The Abolitionist Impact in the North

  • Abolitionists, especially the extreme Garrisonians, were unpopular for a long time in many parts of the North. Garrison’s talk of secession grated harshly on northern ears.
  • The North had a heavy economic stake in Dixieland. By the 18050’s southern planters owed Northern bankers about $300million.
  • Textile factories in the North were fed by cotton from labor systems of slaves, and it these labor systems were disrupted then the supply would be cut off and unemployment would occur in the North. Because of this strong hostility developed in the North against the boat-rocking tactics of the radical antislaveryites.
  • Mobs were provoked by tongue-lashings by extreme abolitionists. Lewis Tappan’s New York house was broken into in 1834 while a crowd cheered from the street. In 1835 Garrison was dragged through the streets of Boston by a rope.
  • By the 1850’s abolitionist outcry had made a deep dent in the northern mind. Citizens had come to see the South as the land of the unfree. Not many Northerners wanted to abolish slavery outright, but a growing number opposed extending it to western territories.

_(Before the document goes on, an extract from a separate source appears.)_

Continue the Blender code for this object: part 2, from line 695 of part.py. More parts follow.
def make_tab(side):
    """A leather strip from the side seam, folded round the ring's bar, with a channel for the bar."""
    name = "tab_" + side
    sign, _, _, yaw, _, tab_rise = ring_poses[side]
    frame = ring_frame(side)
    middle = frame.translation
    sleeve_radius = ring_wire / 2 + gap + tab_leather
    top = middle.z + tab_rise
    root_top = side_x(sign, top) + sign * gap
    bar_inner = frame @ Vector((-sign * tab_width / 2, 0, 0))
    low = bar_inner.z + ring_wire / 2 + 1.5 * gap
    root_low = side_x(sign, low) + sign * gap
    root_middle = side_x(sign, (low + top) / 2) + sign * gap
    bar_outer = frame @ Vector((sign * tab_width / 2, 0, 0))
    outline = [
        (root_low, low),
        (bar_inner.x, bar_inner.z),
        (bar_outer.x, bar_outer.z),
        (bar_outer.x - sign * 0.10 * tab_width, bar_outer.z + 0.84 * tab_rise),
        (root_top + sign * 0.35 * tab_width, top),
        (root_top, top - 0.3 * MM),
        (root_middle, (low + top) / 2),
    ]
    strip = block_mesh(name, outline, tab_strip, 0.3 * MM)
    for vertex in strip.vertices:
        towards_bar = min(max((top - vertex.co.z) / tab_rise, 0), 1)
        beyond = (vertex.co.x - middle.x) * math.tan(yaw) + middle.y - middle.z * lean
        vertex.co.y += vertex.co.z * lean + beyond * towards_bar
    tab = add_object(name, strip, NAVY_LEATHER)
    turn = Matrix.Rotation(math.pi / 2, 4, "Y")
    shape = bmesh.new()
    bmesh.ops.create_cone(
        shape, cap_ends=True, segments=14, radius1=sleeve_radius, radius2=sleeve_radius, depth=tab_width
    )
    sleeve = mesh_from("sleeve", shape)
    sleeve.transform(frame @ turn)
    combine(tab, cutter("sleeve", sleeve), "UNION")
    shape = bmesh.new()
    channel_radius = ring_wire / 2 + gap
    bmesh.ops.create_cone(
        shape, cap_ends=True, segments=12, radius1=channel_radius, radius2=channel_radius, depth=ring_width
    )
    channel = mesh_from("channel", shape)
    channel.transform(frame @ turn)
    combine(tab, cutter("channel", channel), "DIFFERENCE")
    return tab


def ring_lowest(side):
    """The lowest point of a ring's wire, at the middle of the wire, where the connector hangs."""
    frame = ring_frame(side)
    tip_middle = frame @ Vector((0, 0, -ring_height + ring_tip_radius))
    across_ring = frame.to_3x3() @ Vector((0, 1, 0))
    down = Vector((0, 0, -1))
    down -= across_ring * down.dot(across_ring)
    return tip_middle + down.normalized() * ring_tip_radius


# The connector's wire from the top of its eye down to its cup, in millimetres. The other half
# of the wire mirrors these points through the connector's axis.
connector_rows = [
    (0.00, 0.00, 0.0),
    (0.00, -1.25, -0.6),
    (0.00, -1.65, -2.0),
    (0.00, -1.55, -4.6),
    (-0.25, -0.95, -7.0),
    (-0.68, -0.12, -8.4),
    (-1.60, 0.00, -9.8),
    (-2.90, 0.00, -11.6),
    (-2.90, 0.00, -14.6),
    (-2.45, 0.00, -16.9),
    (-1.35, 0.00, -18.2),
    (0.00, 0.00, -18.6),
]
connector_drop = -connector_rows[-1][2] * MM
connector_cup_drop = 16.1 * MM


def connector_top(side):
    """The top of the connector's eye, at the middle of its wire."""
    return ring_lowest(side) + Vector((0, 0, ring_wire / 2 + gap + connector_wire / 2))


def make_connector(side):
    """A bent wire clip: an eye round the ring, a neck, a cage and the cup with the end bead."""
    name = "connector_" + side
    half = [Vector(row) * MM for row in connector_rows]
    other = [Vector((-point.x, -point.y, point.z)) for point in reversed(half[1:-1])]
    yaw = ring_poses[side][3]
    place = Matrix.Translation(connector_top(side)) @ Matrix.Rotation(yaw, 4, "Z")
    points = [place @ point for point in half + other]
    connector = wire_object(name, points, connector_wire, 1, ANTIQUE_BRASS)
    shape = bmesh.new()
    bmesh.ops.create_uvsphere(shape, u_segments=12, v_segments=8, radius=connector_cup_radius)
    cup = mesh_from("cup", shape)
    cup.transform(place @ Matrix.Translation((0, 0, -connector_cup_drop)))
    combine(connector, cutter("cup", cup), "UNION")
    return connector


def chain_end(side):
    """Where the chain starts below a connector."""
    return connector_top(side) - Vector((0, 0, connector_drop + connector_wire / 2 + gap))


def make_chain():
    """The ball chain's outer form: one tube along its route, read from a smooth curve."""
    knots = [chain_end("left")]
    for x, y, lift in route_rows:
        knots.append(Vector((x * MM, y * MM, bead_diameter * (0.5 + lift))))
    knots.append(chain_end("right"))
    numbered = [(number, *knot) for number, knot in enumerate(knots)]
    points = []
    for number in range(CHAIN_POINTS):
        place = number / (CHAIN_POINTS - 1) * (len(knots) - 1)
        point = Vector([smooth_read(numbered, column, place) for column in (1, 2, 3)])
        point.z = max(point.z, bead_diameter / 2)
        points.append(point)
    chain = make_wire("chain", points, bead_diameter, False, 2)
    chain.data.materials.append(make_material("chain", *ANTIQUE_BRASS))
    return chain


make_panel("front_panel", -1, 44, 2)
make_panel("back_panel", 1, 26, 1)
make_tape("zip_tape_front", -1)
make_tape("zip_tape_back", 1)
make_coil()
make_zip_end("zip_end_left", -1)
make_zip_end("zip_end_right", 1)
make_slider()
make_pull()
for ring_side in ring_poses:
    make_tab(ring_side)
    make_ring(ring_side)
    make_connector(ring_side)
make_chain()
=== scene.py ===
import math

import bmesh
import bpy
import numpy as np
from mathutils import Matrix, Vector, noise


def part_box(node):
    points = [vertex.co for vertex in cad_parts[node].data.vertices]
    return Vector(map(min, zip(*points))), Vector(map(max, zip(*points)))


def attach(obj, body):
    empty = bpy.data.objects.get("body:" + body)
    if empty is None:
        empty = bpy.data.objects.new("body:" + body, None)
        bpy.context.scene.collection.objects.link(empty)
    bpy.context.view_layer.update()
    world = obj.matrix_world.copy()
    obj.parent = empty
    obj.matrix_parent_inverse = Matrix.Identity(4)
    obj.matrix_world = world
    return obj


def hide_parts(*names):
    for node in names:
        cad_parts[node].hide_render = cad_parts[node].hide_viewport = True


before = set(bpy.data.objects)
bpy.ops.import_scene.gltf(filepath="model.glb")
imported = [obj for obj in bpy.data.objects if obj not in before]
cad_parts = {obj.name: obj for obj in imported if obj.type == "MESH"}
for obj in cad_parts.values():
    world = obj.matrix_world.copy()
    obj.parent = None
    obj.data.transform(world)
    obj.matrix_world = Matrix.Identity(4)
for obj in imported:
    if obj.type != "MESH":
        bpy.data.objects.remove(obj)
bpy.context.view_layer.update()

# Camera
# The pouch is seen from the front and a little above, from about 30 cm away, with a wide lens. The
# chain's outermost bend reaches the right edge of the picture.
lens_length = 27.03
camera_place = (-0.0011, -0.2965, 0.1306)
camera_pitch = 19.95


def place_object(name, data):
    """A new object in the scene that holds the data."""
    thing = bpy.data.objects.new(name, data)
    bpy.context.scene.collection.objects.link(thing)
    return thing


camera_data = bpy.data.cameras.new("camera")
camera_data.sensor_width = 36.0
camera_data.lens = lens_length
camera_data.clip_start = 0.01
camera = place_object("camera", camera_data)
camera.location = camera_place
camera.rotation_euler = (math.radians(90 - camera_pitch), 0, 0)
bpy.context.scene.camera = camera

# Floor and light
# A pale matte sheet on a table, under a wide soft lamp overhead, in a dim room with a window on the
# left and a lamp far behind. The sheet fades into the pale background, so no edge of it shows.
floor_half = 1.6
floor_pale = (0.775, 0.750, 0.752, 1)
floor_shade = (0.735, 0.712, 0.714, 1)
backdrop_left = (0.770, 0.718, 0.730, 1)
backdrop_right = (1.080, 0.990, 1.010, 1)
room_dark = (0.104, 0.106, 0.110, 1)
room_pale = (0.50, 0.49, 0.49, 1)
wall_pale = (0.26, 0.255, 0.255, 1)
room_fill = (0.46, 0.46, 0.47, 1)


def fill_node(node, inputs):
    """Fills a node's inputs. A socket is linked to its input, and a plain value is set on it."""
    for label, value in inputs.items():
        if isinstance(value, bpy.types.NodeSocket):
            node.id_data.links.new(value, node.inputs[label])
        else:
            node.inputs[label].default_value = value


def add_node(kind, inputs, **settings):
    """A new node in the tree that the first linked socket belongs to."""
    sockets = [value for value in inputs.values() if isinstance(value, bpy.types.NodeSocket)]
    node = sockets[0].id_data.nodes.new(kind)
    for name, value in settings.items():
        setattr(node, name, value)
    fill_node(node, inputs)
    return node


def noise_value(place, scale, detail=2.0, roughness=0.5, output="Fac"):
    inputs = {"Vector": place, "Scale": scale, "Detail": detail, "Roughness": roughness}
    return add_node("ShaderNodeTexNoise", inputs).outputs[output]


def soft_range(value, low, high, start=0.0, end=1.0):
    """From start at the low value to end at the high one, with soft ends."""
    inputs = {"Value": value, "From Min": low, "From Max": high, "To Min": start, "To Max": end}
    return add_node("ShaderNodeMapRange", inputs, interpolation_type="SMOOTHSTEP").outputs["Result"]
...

What was the True Nature of Slavery

  • Economic historians report that slavery was in fact very profitable for the owners of the plantations
  • Some would compare the treatment to the slaves like that of the treatment of the Jewish peoples put into Nazi concentration camps.
  • Slavery was like that of a paternal system, owners coaxing work and controlling reluctant slaves like they were machines and not people.
  • The veiw of a slave as a noneducated working machine was wrong, for they kept their culture and wit about them and merely put on a front of an immature mind.